**Given instruction:**
Below is a listing; restate from it, character for character, the lines beginning at the line holding "bm.faces.new(rings[-1])" and ending at the line holding "zip(*points))), Vector(map(max, zip(*points)))", both included.

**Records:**

◇ ◇ ◇

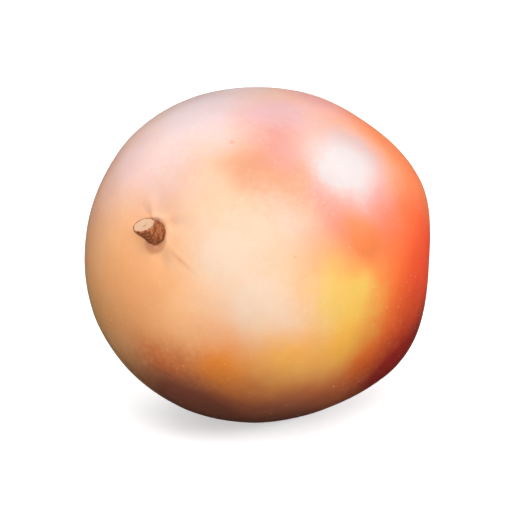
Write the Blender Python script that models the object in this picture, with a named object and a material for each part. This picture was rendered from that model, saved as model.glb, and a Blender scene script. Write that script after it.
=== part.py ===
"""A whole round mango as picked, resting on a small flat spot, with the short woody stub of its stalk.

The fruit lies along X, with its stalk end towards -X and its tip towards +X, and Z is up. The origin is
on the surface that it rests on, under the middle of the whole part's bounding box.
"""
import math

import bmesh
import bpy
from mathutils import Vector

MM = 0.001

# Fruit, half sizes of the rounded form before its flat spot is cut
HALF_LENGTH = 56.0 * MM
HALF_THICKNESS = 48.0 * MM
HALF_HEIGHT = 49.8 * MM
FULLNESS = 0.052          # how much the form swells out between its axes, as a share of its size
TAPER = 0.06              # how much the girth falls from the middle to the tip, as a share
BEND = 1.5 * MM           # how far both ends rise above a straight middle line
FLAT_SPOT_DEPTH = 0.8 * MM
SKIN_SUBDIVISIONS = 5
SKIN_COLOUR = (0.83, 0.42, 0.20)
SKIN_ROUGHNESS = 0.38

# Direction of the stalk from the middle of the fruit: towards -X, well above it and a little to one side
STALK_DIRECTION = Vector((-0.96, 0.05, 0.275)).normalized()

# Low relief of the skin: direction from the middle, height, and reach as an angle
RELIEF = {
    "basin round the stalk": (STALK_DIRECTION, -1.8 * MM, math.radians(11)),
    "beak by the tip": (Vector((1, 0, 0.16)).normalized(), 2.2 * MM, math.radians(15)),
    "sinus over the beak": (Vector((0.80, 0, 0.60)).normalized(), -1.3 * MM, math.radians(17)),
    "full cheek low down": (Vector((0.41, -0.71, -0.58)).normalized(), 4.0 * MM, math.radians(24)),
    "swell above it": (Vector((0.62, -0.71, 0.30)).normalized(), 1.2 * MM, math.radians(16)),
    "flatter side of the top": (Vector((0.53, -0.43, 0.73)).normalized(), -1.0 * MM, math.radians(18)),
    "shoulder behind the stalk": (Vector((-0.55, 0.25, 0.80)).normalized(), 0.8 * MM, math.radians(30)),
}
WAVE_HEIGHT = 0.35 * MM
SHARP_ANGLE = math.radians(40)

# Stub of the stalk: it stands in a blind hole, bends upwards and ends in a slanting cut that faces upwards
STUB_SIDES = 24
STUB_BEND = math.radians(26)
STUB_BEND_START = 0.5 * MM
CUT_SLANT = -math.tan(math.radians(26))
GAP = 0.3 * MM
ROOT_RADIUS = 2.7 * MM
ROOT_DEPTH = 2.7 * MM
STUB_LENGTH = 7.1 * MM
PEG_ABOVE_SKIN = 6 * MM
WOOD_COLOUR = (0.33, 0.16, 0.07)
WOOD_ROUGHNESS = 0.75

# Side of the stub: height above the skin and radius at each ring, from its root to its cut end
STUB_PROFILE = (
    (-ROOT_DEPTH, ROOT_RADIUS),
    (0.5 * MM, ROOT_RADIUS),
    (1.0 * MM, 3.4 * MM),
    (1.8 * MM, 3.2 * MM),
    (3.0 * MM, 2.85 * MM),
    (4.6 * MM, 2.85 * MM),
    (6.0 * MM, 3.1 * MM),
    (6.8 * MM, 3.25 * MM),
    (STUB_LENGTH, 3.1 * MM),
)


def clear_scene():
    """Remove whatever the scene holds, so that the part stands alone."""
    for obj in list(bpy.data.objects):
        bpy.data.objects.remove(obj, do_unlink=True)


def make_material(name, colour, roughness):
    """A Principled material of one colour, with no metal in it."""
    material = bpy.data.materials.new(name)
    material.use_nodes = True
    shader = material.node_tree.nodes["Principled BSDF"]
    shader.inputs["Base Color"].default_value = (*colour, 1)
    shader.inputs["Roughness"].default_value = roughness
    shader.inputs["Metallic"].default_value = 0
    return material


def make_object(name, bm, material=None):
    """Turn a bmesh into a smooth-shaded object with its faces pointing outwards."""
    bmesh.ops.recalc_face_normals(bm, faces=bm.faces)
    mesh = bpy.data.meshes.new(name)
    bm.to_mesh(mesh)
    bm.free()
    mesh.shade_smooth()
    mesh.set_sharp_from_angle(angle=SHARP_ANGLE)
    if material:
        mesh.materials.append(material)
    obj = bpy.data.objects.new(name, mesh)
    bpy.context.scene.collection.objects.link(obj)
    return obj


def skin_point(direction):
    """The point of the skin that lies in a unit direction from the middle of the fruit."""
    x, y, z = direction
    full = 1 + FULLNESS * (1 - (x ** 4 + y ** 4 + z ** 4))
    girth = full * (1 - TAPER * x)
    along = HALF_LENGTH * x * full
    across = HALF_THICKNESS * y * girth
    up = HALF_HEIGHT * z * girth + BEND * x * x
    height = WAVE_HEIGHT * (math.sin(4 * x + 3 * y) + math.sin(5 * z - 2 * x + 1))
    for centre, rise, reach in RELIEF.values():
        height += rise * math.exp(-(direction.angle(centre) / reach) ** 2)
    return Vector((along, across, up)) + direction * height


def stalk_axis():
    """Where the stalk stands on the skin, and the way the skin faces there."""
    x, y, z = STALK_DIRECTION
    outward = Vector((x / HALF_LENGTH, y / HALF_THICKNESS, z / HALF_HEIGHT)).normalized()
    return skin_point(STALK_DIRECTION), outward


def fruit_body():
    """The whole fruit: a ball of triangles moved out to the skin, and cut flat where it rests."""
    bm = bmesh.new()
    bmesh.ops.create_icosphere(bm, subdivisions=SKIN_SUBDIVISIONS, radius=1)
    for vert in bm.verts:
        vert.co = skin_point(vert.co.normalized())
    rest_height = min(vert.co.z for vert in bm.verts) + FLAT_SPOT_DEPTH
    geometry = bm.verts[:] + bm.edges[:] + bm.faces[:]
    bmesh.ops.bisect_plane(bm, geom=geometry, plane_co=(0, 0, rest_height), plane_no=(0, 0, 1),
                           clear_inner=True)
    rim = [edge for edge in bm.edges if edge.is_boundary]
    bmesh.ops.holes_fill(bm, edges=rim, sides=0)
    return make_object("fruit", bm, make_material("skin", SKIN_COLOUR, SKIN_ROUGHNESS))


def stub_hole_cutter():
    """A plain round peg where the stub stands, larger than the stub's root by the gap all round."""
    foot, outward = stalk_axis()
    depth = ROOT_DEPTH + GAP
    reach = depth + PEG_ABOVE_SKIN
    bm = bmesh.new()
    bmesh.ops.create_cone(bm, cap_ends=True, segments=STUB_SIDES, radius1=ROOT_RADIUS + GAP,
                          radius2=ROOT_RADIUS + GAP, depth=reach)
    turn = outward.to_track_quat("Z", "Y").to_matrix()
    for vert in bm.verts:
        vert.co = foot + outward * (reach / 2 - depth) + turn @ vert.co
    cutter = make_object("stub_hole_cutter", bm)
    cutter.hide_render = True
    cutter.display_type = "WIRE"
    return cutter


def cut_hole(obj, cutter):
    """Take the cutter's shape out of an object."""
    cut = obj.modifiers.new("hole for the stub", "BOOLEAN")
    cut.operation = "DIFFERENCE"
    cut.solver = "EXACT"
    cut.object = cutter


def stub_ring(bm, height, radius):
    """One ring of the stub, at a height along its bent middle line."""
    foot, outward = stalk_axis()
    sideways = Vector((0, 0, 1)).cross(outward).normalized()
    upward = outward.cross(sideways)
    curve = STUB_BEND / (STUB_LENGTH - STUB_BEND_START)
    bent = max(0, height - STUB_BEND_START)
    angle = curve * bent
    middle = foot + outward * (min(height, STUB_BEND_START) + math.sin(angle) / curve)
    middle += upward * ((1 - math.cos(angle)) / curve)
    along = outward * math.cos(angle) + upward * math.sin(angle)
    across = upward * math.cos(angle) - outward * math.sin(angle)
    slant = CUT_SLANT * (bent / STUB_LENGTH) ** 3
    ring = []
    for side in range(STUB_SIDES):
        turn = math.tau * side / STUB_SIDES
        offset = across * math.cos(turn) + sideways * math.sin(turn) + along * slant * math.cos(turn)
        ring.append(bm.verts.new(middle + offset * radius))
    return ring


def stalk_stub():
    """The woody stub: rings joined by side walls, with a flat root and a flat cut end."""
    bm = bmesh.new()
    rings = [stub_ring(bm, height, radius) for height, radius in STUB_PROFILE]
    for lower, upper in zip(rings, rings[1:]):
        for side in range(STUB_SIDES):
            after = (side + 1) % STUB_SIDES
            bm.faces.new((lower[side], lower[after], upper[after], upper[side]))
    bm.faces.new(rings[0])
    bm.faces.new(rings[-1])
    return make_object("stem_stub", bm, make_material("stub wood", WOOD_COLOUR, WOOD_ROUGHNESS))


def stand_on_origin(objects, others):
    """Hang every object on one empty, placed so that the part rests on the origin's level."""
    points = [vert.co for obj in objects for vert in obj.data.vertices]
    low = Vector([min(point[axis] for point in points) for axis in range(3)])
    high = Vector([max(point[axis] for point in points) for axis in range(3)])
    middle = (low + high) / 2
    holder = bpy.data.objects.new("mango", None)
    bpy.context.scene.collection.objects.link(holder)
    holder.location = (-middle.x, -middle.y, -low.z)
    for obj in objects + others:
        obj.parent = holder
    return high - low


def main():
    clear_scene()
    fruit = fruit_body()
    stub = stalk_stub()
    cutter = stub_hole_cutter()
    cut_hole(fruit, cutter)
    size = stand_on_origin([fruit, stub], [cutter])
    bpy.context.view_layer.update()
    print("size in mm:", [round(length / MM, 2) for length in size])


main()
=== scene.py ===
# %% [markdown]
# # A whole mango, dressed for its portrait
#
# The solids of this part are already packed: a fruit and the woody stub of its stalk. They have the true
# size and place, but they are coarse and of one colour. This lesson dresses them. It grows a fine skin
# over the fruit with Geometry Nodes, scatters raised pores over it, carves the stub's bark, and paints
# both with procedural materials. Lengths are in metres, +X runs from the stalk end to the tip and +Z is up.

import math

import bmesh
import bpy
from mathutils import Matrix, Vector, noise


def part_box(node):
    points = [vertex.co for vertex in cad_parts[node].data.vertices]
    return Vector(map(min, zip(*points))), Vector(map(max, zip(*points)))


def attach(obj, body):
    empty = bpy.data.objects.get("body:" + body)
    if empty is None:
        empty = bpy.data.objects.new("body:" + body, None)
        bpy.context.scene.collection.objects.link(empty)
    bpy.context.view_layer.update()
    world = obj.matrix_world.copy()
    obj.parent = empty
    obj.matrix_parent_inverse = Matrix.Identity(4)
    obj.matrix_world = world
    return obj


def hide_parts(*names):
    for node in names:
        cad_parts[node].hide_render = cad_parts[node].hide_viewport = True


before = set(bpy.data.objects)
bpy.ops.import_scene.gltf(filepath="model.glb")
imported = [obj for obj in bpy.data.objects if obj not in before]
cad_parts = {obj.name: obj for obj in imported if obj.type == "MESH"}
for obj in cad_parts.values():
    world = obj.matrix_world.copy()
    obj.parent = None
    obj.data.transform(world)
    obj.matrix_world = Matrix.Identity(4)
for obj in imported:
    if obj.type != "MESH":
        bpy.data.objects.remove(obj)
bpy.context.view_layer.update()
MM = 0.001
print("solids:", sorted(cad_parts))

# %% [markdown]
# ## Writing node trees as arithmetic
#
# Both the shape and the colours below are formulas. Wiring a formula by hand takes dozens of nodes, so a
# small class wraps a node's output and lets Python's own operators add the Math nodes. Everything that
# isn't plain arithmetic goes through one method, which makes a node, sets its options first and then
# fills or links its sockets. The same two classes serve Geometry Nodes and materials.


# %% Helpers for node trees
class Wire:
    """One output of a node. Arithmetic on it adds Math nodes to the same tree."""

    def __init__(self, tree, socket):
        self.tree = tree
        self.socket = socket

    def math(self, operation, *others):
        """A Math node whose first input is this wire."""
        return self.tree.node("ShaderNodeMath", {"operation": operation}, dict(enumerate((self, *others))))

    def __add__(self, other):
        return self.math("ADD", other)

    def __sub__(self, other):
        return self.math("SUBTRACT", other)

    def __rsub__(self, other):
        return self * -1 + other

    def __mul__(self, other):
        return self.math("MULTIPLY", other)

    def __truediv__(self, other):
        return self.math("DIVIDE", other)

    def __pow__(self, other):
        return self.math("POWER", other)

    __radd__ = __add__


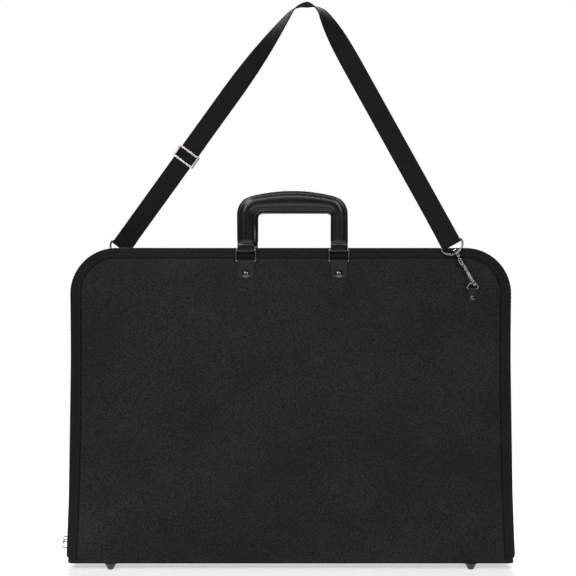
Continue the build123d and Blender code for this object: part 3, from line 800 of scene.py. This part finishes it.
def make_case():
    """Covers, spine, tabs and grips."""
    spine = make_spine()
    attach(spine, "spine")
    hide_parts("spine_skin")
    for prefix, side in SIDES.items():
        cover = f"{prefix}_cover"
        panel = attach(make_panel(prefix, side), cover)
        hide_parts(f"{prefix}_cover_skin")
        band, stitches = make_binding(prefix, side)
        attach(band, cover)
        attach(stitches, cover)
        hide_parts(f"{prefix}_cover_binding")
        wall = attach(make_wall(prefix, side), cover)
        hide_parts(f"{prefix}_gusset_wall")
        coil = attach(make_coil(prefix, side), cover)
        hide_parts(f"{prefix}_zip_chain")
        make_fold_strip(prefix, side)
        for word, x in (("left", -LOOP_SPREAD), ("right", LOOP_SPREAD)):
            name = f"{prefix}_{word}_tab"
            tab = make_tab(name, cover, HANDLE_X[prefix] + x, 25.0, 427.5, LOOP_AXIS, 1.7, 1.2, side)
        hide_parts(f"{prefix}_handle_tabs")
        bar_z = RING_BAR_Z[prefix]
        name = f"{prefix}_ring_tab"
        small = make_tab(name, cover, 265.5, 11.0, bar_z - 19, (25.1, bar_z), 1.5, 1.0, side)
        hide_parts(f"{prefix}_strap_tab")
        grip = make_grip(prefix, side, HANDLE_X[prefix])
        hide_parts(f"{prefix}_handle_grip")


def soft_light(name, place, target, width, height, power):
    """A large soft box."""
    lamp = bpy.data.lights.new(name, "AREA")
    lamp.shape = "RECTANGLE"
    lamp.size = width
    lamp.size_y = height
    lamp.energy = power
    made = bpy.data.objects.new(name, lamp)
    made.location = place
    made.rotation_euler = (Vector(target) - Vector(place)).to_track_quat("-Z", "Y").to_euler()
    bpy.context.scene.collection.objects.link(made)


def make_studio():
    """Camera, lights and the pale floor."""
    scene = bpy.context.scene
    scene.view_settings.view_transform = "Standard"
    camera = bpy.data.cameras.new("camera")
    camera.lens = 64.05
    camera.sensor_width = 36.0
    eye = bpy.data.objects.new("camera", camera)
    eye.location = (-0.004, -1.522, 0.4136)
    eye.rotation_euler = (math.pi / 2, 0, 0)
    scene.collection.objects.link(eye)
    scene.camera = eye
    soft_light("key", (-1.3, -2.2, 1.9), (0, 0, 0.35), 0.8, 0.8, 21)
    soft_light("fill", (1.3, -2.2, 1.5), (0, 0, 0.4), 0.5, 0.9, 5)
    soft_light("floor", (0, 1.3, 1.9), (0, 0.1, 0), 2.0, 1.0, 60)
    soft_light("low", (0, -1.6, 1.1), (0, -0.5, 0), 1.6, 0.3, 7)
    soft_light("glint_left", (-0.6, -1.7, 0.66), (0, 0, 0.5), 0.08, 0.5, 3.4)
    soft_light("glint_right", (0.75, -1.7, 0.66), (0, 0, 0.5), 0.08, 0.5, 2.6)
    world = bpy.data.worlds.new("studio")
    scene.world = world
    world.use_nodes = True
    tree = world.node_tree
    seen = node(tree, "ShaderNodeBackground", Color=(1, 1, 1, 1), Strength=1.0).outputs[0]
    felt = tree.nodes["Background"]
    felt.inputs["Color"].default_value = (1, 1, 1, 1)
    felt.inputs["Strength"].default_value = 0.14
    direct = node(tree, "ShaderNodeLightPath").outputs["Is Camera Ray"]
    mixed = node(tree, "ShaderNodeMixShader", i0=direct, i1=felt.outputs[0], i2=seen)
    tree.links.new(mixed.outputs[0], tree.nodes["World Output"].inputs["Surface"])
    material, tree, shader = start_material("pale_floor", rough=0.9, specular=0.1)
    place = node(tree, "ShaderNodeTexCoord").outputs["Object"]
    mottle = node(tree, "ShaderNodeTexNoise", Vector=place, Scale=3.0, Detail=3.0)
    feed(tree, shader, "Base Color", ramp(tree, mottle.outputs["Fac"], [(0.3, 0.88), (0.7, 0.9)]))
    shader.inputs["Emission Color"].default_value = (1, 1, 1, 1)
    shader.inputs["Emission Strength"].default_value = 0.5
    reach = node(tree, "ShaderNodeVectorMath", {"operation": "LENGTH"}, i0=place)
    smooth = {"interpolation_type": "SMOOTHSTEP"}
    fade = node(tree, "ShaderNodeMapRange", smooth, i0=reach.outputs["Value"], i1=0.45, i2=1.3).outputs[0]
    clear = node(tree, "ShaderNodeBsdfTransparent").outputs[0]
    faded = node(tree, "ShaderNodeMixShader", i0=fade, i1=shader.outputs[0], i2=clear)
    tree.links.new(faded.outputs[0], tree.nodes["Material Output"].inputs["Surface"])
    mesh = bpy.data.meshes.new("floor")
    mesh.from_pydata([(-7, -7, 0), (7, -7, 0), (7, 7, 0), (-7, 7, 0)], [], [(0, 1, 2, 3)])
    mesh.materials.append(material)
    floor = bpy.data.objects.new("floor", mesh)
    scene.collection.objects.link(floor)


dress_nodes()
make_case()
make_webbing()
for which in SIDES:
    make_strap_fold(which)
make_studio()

◇ ◇ ◇

**The answer:**
    bm.faces.new(rings[-1])
    return make_object("stem_stub", bm, make_material("stub wood", WOOD_COLOUR, WOOD_ROUGHNESS))


def stand_on_origin(objects, others):
    """Hang every object on one empty, placed so that the part rests on the origin's level."""
    points = [vert.co for obj in objects for vert in obj.data.vertices]
    low = Vector([min(point[axis] for point in points) for axis in range(3)])
    high = Vector([max(point[axis] for point in points) for axis in range(3)])
    middle = (low + high) / 2
    holder = bpy.data.objects.new("mango", None)
    bpy.context.scene.collection.objects.link(holder)
    holder.location = (-middle.x, -middle.y, -low.z)
    for obj in objects + others:
        obj.parent = holder
    return high - low


def main():
    clear_scene()
    fruit = fruit_body()
    stub = stalk_stub()
    cutter = stub_hole_cutter()
    cut_hole(fruit, cutter)
    size = stand_on_origin([fruit, stub], [cutter])
    bpy.context.view_layer.update()
    print("size in mm:", [round(length / MM, 2) for length in size])


main()
=== scene.py ===
# %% [markdown]
# # A whole mango, dressed for its portrait
#
# The solids of this part are already packed: a fruit and the woody stub of its stalk. They have the true
# size and place, but they are coarse and of one colour. This lesson dresses them. It grows a fine skin
# over the fruit with Geometry Nodes, scatters raised pores over it, carves the stub's bark, and paints
# both with procedural materials. Lengths are in metres, +X runs from the stalk end to the tip and +Z is up.

import math

import bmesh
import bpy
from mathutils import Matrix, Vector, noise


def part_box(node):
    points = [vertex.co for vertex in cad_parts[node].data.vertices]
    return Vector(map(min, zip(*points))), Vector(map(max, zip(*points)))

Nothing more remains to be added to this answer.